Pakistan bans 100 books saying they contain ‘anti-national and blasphemous’ content
The Curriculum and Textbook Board of Punjab, Pakistan has banned around one hundred books being taught in private schools on grounds that they contained “anti Pakistan as well as blasphemous” content.
The Curriculum & Textbook Board of Punjab, Pakistan’s largest province in terms of population and its number of schools, has banned around one hundred books being taught in private schools on grounds that they contained “anti Pakistan as well as blasphemous” content.
Board Managing Director Rai Manzoor Hussain Nasir told a press conference in Lahore that these books had distorted facts about Pakistan and its creation, shown Quaid-e-Azam Muhammad Ali Jinnah and Allama Muhammad Iqbal in a negative light and also in some instances carried blasphemous content like using pigs to explain concepts.
Most of the banned books were either imported or locally printed by foreign publishers. Nasir said that in some books “Pakistan was portrayed as an inferior country to India while Azad Jammu & Kashmir (AJK) was also shown as part of India in maps in some of these books.” He said that this was unacceptable and that it was a conspiracy to poison the minds of children in Pakistan.
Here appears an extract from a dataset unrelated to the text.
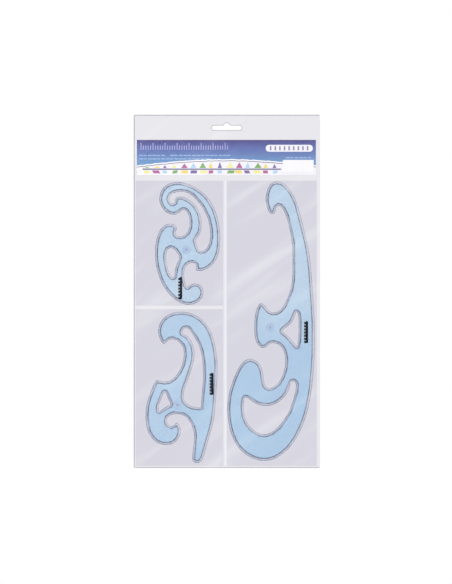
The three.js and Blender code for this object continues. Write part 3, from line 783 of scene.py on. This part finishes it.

He added “instead of including sayings of Quaid-e-Azam Muhammad Ali Jinnah and Allama Muhammad Iqbal, etc. one of the books carried sayings of Mahatma Gandhi and some unknown people.” He noted that it was not right to glorify Gandhi on the one hand and to downplay Pakistan’s national heroes on the other.
In a book of Mathematics, counting concepts were being explained to the young students showing pictures of pigs, which was unacceptable. In another instance, he said one of the books tried to promote crime and violence among the students based on unemployment in the country.
The textbook board had started a critical review of 10,000 books being taught by private schools across the province and in the first phase had banned 100 books from 31 publishers.
For this purpose, it had formed 30 committees after which 100 books had been immediately banned and the publishers had been directed to stop publishing and selling the books.